((

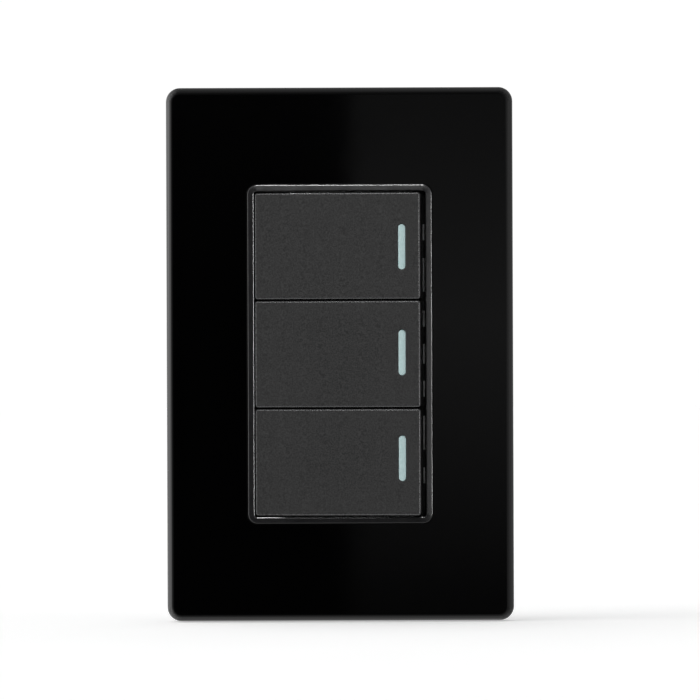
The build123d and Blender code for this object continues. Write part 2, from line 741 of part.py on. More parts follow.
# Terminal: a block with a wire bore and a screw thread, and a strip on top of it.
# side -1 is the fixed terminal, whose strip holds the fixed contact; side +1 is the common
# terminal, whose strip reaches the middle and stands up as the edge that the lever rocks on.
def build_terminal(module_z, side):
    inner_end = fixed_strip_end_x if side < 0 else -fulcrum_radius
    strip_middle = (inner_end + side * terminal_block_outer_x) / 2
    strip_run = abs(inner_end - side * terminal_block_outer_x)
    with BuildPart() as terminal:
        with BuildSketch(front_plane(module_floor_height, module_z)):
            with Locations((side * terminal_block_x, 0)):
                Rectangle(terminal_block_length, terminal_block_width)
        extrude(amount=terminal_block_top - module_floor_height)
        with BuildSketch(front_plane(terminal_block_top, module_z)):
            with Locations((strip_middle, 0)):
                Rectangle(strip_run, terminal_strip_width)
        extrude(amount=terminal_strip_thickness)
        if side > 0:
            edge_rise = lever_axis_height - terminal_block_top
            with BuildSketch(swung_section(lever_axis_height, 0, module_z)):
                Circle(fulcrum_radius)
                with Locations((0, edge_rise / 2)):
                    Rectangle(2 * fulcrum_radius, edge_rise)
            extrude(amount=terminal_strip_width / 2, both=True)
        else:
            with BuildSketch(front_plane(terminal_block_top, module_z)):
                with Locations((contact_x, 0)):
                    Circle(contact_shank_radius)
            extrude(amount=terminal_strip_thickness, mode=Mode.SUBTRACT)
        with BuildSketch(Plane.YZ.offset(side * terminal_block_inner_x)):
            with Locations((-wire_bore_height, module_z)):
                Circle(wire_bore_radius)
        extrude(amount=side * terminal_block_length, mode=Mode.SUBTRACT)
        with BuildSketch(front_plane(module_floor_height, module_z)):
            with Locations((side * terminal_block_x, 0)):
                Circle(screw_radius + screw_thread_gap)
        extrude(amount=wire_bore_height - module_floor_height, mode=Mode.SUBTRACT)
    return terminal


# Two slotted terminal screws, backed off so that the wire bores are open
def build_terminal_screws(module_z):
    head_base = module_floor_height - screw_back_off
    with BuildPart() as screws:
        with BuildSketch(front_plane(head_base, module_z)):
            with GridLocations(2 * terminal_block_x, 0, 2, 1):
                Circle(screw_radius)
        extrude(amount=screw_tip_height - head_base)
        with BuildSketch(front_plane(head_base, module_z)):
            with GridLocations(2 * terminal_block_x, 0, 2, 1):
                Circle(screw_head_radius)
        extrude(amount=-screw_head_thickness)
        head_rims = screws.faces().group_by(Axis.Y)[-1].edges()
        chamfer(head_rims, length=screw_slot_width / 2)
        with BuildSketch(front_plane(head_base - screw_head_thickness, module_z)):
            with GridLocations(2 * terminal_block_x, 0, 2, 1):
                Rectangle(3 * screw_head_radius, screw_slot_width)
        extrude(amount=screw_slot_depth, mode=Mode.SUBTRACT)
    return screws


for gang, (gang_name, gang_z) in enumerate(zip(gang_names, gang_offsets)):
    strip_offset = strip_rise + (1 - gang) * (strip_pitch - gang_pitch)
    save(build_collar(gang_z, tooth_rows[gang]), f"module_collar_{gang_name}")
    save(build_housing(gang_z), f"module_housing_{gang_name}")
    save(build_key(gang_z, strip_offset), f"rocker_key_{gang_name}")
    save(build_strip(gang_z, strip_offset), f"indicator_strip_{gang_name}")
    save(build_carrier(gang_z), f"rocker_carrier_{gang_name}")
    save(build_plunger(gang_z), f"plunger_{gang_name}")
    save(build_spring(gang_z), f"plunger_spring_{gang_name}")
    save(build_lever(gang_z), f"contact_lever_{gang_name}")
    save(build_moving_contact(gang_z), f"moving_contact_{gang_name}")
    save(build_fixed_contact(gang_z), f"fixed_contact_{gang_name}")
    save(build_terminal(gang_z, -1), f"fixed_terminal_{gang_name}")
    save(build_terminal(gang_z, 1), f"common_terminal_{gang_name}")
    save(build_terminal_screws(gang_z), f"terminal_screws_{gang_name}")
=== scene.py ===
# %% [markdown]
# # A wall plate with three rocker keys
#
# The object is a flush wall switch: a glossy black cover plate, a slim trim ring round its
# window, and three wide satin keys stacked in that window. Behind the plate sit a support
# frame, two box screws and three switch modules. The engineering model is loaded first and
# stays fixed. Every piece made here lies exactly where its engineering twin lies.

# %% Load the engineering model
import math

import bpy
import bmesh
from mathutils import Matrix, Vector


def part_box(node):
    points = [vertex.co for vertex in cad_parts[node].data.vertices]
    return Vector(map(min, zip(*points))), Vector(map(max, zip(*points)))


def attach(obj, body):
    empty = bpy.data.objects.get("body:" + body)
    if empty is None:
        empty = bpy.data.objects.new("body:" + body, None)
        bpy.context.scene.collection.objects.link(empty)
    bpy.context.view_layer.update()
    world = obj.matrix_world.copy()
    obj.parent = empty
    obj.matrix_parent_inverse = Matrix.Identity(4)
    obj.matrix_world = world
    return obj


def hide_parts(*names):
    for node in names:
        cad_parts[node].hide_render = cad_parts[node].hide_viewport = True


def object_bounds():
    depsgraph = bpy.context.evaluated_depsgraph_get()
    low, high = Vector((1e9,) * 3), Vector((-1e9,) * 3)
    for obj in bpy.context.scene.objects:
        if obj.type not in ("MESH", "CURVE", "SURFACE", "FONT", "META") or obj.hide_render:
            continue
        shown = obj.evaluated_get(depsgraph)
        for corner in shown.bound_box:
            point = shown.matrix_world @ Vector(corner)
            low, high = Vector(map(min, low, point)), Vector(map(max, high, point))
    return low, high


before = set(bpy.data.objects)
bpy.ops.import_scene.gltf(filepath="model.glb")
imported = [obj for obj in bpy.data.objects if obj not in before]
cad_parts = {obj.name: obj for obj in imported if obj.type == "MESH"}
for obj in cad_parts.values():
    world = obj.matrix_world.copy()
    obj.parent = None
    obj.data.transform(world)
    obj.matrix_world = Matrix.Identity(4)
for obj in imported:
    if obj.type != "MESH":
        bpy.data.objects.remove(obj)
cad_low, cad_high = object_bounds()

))

BRIEF:
Look through the material above and print exactly the lines from the one containing "for gang, (gang_name, gang_z)" to the one containing "if empty is", both included, and nothing more.

WRITTEN SOLUTION:
for gang, (gang_name, gang_z) in enumerate(zip(gang_names, gang_offsets)):
    strip_offset = strip_rise + (1 - gang) * (strip_pitch - gang_pitch)
    save(build_collar(gang_z, tooth_rows[gang]), f"module_collar_{gang_name}")
    save(build_housing(gang_z), f"module_housing_{gang_name}")
    save(build_key(gang_z, strip_offset), f"rocker_key_{gang_name}")
    save(build_strip(gang_z, strip_offset), f"indicator_strip_{gang_name}")
    save(build_carrier(gang_z), f"rocker_carrier_{gang_name}")
    save(build_plunger(gang_z), f"plunger_{gang_name}")
    save(build_spring(gang_z), f"plunger_spring_{gang_name}")
    save(build_lever(gang_z), f"contact_lever_{gang_name}")
    save(build_moving_contact(gang_z), f"moving_contact_{gang_name}")
    save(build_fixed_contact(gang_z), f"fixed_contact_{gang_name}")
    save(build_terminal(gang_z, -1), f"fixed_terminal_{gang_name}")
    save(build_terminal(gang_z, 1), f"common_terminal_{gang_name}")
    save(build_terminal_screws(gang_z), f"terminal_screws_{gang_name}")
=== scene.py ===
# %% [markdown]
# # A wall plate with three rocker keys
#
# The object is a flush wall switch: a glossy black cover plate, a slim trim ring round its
# window, and three wide satin keys stacked in that window. Behind the plate sit a support
# frame, two box screws and three switch modules. The engineering model is loaded first and
# stays fixed. Every piece made here lies exactly where its engineering twin lies.

# %% Load the engineering model
import math

import bpy
import bmesh
from mathutils import Matrix, Vector


def part_box(node):
    points = [vertex.co for vertex in cad_parts[node].data.vertices]
    return Vector(map(min, zip(*points))), Vector(map(max, zip(*points)))


def attach(obj, body):
    empty = bpy.data.objects.get("body:" + body)
    if empty is None:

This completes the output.